We also see some Tatachila whites flying, and I’ve only see this genus quite high. Kay manages to get some decent shots of them. We have a number of other Pedaliodes, the wildly confusing high elevation satyrs, and a beautiful green Colias, a sulphur with pink edges and bright green eyes.
We spent several hours wandering around, eat our cheese and good nutty bread and apples that we bought the night before at the upscale grocery store near our hotel, and head back to Bogota by 4pm. Another dinner at the Wok, life is tough.

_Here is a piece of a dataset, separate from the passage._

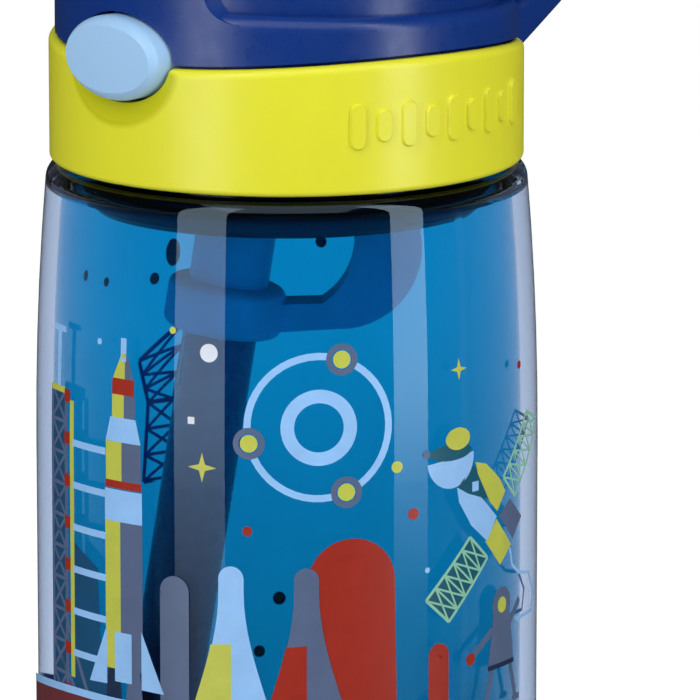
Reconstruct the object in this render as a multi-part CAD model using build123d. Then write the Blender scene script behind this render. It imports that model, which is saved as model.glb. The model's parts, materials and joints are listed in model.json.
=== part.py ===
from build123d import *
from math import cos, radians, sin, sqrt
import os

# Child's drinking bottle with a screw-on spout lid, every separate piece as its own solid.
# Millimetres. Origin: centre of the base ring on the bottle's axis, +Z up.
# -Y is the front, with the push button; +Y is the back, with the carry handle.

# ---- bottle shell -------------------------------------------------------------------------
BODY_R = 36.1           # widest radius, on the straight stretch
STRAIGHT_LOW = 60.0     # the side is straight between these two heights
STRAIGHT_HIGH = 100.0
SHOULDER_ARC_R = 447.0  # side profile above the straight stretch
TAPER_ARC_R = 800.0     # side profile below it
SHOULDER_TOP = 140.3
SHOULDER_CORNER = 2.4   # outer corner of the shoulder; the inner one is tighter
INNER_CORNER = 1.3
WALL = 2.4
FLOOR_T = 2.8
BASE_RING_IN = 26.0     # flat ring that the bottle stands on
BASE_RING_OUT = 29.5
PUSH_UP = 3.5
BASE_CORNER = 6.0
NECK_R = 30.6
NECK_BORE = 28.4
NECK_TOP = 149.6

# ---- screw thread -------------------------------------------------------------------------
PITCH = 4.0
THREAD_START = 142.6
BODY_TURNS = 1.25
COLLAR_TURNS = 1.0
THREAD_DEPTH = 1.3
THREAD_ROOT_W = 2.2
THREAD_CREST_W = 1.0

# ---- lid stack ----------------------------------------------------------------------------
COLLAR_R = 33.9
COLLAR_BORE = 32.5
COLLAR_LOW = 140.9
COLLAR_FOOT_EDGE = 0.8
COLLAR_TOP_EDGE = 1.2
DECK_LOW = 150.6
DECK_TOP = 152.3
DECK_R = 32.3
PLUG_R = 28.1           # plug skirt that reaches down inside the neck
PLUG_BORE = 26.5
PLUG_LOW = 134.0
LEDGE_TOP = 153.8       # inner ledge of the collar that holds the deck down
TONGUE_R = 32.3         # housing tongue that nests inside the collar
TONGUE_BORE = 30.4
PART_R = 232.0          # the line between collar and housing is an arc about an axis along X
PART_Y = -6.5
PART_TOP = 159.57
PART_GAP = 0.5
RIM_R = 33.0
RIM_TOP = 164.9         # height of the rim's top on the axis; it slopes down to the back
RIM_SLOPE = 2.7
RIM_EDGE = 2.0
LID_WALL = 2.2
DOME_R = 30.2
DOME_SPRING = 171.0     # height where the dome starts
DOME_RISE = 11.0
HOOD_HALF = 13.7        # raised hood over the spout, front to hinge
HOOD_FLARE = 4.5        # concave fillet where the hood's sides meet the rim
HOOD_TOP = 185.0
HOOD_BACK = 12.0

# ---- raised ribs on the collar -------------------------------------------------------------
MOTIF_COUNT = 9
MOTIF_FROM = 62.0       # angle round from the button
MOTIF_STEP = 6.6
MOTIF_Z = 150.6
MOTIF_TALL = 4.2
MOTIF_R = 1.25
MOTIF_RELIEF = 0.45

# ---- push button --------------------------------------------------------------------------
BUTTON_Z = 159.0
BUTTON_W = 18.0
BUTTON_H = 12.0
BUTTON_FACE_Y = -36.0
BUTTON_BACK_Y = -26.7
BUTTON_GAP = 0.4
DISH_R = 26.7           # scoop round the button, cut by a cylinder across the front
DISH_DEPTH = 1.6
LATCH_LOW = 160.6
LATCH_FOOT_TOP = 164.4
LATCH_TOP = 172.4
LATCH_ARM_HALF = 3.4
LATCH_FOOT_HALF = 4.6
LATCH_KEY_HALF = 3.9
LATCH_KEY_TOP = 162.45
LATCH_ARM_BACK = -24.6
CATCH_Z = 170.9         # underside of the latch's nose
SPRING_Z = 157.6
SPRING_WIRE = 0.32
SPRING_COIL_R = 2.3
SPRING_FRONT = -33.4
SPRING_BACK = -20.0

# ---- spout and cover ----------------------------------------------------------------------
CHANNEL_HALF = 9.5      # clear half width of the spout's channel
CHANNEL_WALL = 1.4
FLOOR_LOW = 162.7
FLOOR_TOP = 164.2
FLOOR_FRONT = -21.6
COVER_HALF = 9.3
COVER_SEAM_Z = 172.0    # the cover's front edge, on the face of the hood
COVER_T = 2.0
HINGE_Y = 5.0
HINGE_R = 3.4
HINGE_Z = HOOD_TOP - HINGE_R
KNUCKLE_HALF = 6.4
COVER_PIN_R = 1.0
PIVOT_Y = 0.0
PIVOT_Z = 169.6
BARREL_R = 4.2
BARREL_HALF = 6.8
SPOUT_PIN_R = 1.25
SPOUT_TIP_Y = -21.6
SPOUT_ROOT_Y = -5.6
SPOUT_W = 13.0
SPOUT_H = 9.4
NOZZLE_R = 3.0
NOZZLE_TIP_Y = -15.0
BARB_R = 3.5
BARB_Y = -8.0
SPOUT_BORE = 2.0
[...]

Day 66 – Oct 23 – our last day in the field. Another driver picks us up at 7:30 and we head to the hummingbird woman’s house, Jardin Encantado, www.jardinencantado.net. This is a private home where the woman has about 30 or more feeders.
We spent an hour or so with the hummingbirds, then head over to the laguna at La Vega. But we don’t see too much, and decide to head back to the hotel to rest up and do final packing.
Late that afternoon we head out for our final meal in Colombia. Believe it or not, we’re a bit Woked out, so Willie finds Carpacchio, a good sounding Italian restaurant that is nearby. We tell the guys at the desk to tell David Geale where we are for dinner, as he’s flying back in to Bogota about 5 for his final night on his way back to Canada. We can’t find Carpacchio, so we settle on Archie’s for pizza, which Willie had also read about. We’re enjoying our pizza when David shows up, who has hunted us down. He’s not a bird guide for nothing. It turns out that Carpacchio is just down the block.
The pizza is good, and so are the salads. Then it is back to the hotel, rest for a few hours, then Willie and I head to the airport for our midnight flight back to Houston. The hotel sends us in their truck, 30,000 pesos for the transfer, about $15 for the 2 of us.
Day 67 – Oct 24 – we fly back home to Texas, all flights go well and are on time. A great trip, a zillion photos, and lots of fun memories. I love Colombia, and can’t wait to go back.